#### What the task requires:
Stop after the line containing "CLUTCH_TOP_Z = GEAR_FLOOR_Z - FLOOR_WALL": print each line exactly from the first line of the listing up to that point.

#### Given material:

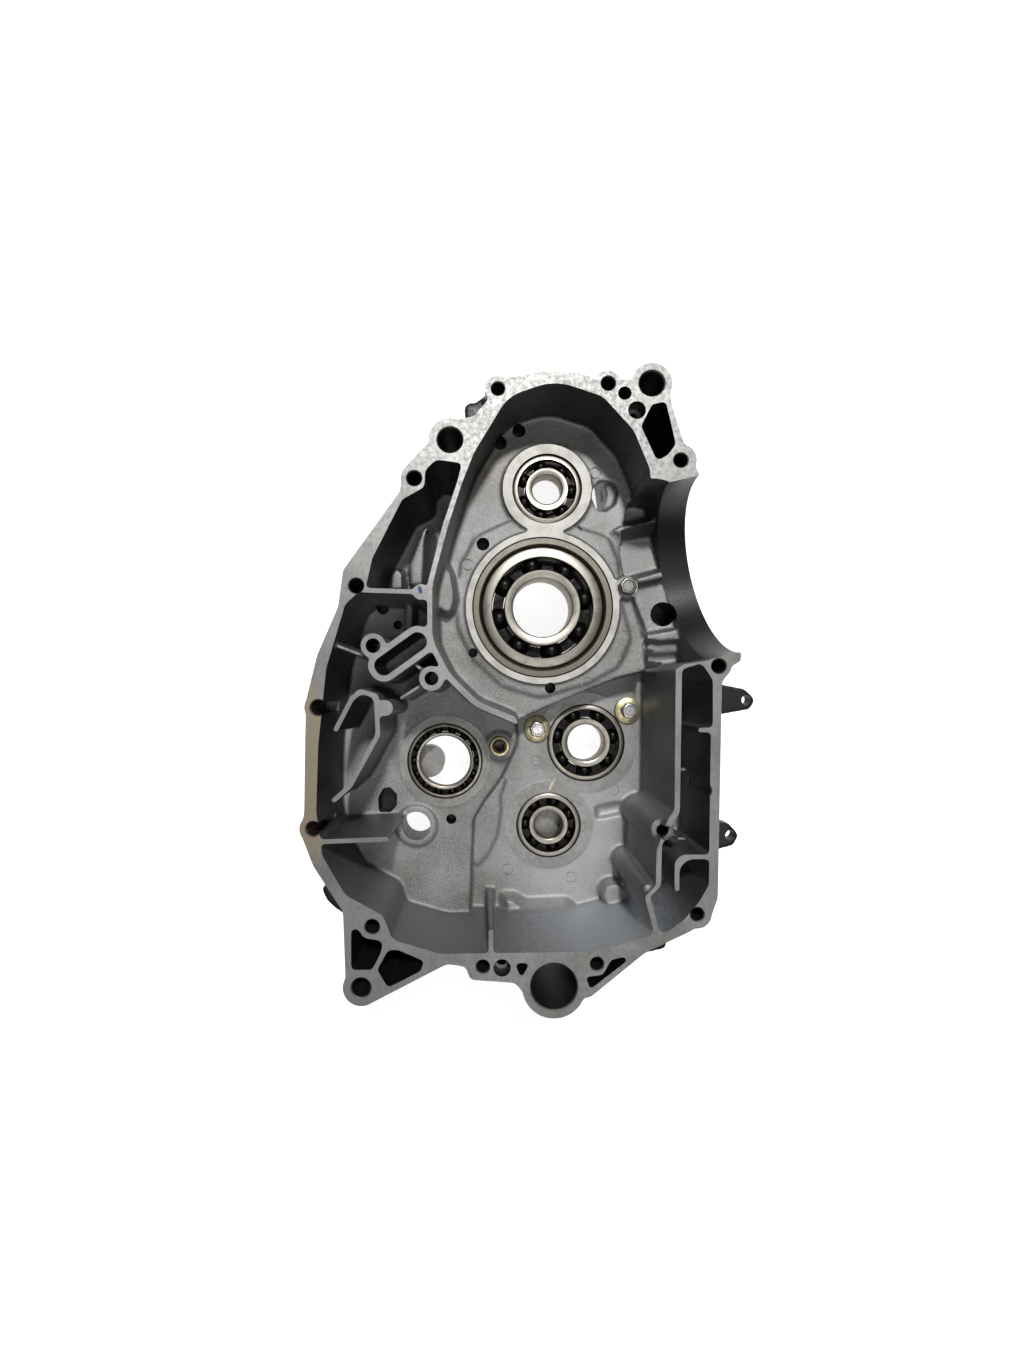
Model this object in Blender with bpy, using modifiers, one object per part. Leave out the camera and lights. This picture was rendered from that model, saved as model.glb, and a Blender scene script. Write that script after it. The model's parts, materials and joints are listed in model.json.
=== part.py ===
"""Right-hand crankcase half of a single-cylinder motorcycle engine, seen open from its parting face.

The casting lies on the gasket face of its clutch side, with the machined parting face up at +Z.
+X points up the engine to the cylinder, +Y to its front. Lengths below are in millimetres, and
places are measured from the crank axis, in plan, and from the clutch gasket face, in height.
"""

import math

import bmesh
import bpy
from mathutils import Vector

MM = 0.001

# Overall heights
PARTING_Z = 88.0
CRANK_FLOOR_DEPTH = 35.0
SPIGOT_CHANNEL_DEPTH = 46.0
GEAR_FLOOR_DEPTH = 58.0
DRUM_FLOOR_DEPTH = 50.0
BREATHER_DEPTH = 46.0
FLOOR_WALL = 5.0
DRAFT_DEGREES = 1.2
FLANGE_HEIGHT = 8.5
WALL_INSET = 1.7
CRANK_FLOOR_Z = PARTING_Z - CRANK_FLOOR_DEPTH
GEAR_FLOOR_Z = PARTING_Z - GEAR_FLOOR_DEPTH
DRUM_FLOOR_Z = PARTING_Z - DRUM_FLOOR_DEPTH
CLUTCH_TOP_Z = GEAR_FLOOR_Z - FLOOR_WALL

# Where the crank axis lies from the middle of the casting's box
CRANK_X = 6.4
CRANK_Y = 42.1

# Clearances between pieces that seat on each other, and between pieces that turn, then how fine
# arcs are: chords within an error, corners under a radius left sharp, and so on
SEAT_GAP = 0.3
RUNNING_GAP = 0.3
CUT_MARGIN = 2.0
CHORD_ERROR = 0.6
SHARP_RADIUS = 2.4
FEWEST_SIDES = 8
NEARLY_STRAIGHT = 172.0

# How far what stands on a floor or a wall reaches into it
RIB_ROOT = 1.5
FLOOR_ROOT = 2.0
LEDGE_ROOT = 2.5
BOSS_ROOT = 1.0

# Cylinder spigot, half of a bore that lies in the parting plane
SPIGOT_RADIUS = 41.8
SPIGOT_WALL = 13.6
SPIGOT_SIDES = 28
DECK_FRONT = (69.0, 57.7)
DECK_REAR = (88.3, -25.1)
DECK_BLOCK = 5.0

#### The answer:
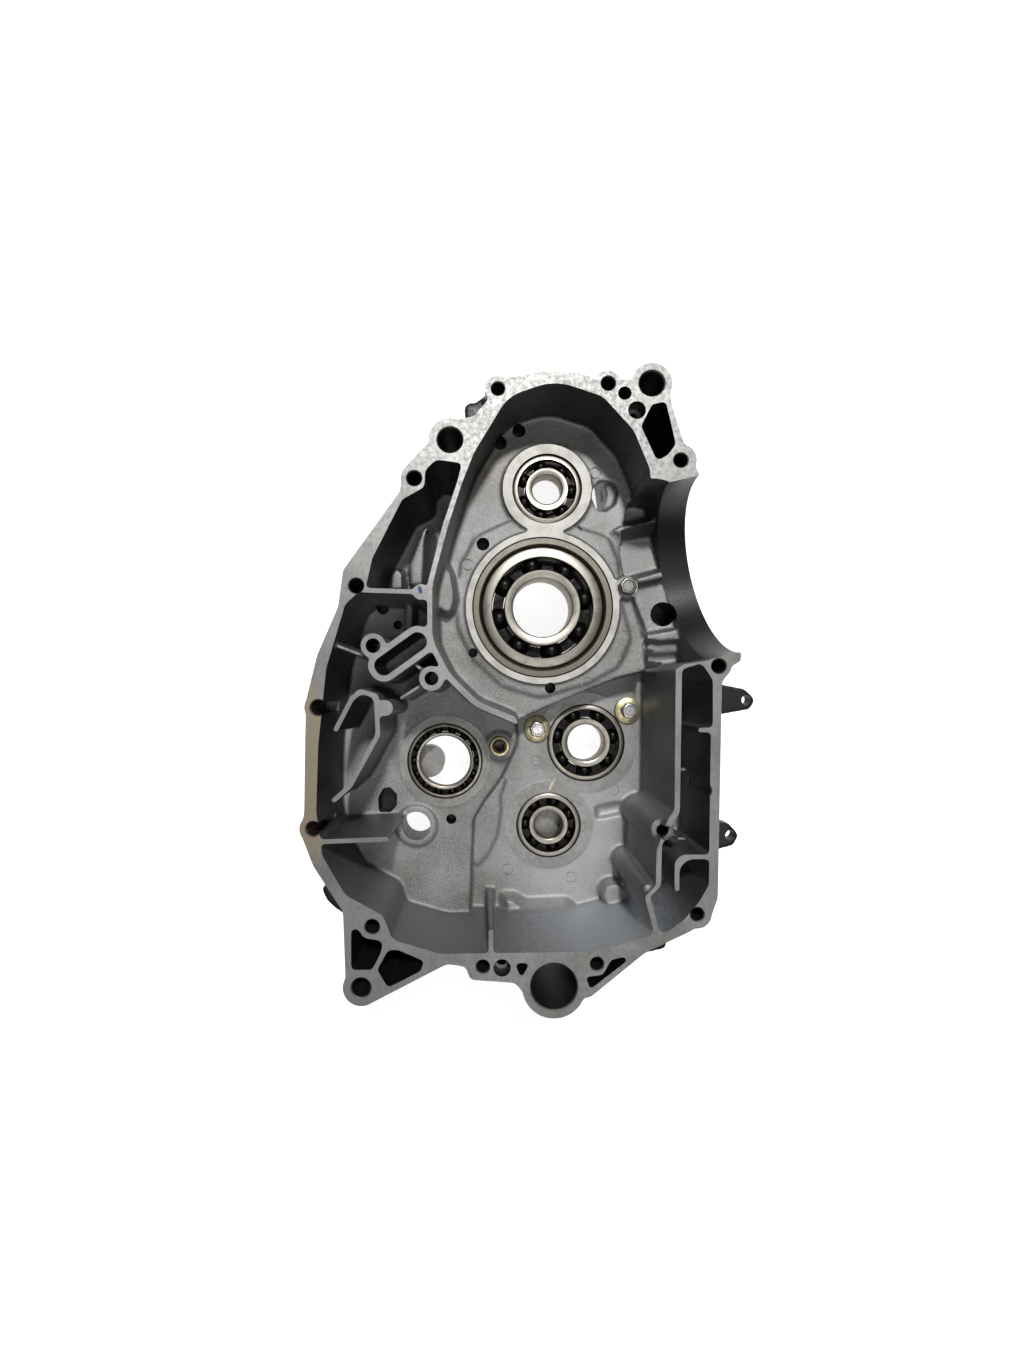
Model this object in Blender with bpy, using modifiers, one object per part. Leave out the camera and lights. This picture was rendered from that model, saved as model.glb, and a Blender scene script. Write that script after it. The model's parts, materials and joints are listed in model.json.
=== part.py ===
"""Right-hand crankcase half of a single-cylinder motorcycle engine, seen open from its parting face.

The casting lies on the gasket face of its clutch side, with the machined parting face up at +Z.
+X points up the engine to the cylinder, +Y to its front. Lengths below are in millimetres, and
places are measured from the crank axis, in plan, and from the clutch gasket face, in height.
"""

import math

import bmesh
import bpy
from mathutils import Vector

MM = 0.001

# Overall heights
PARTING_Z = 88.0
CRANK_FLOOR_DEPTH = 35.0
SPIGOT_CHANNEL_DEPTH = 46.0
GEAR_FLOOR_DEPTH = 58.0
DRUM_FLOOR_DEPTH = 50.0
BREATHER_DEPTH = 46.0
FLOOR_WALL = 5.0
DRAFT_DEGREES = 1.2
FLANGE_HEIGHT = 8.5
WALL_INSET = 1.7
CRANK_FLOOR_Z = PARTING_Z - CRANK_FLOOR_DEPTH
GEAR_FLOOR_Z = PARTING_Z - GEAR_FLOOR_DEPTH
DRUM_FLOOR_Z = PARTING_Z - DRUM_FLOOR_DEPTH
CLUTCH_TOP_Z = GEAR_FLOOR_Z - FLOOR_WALL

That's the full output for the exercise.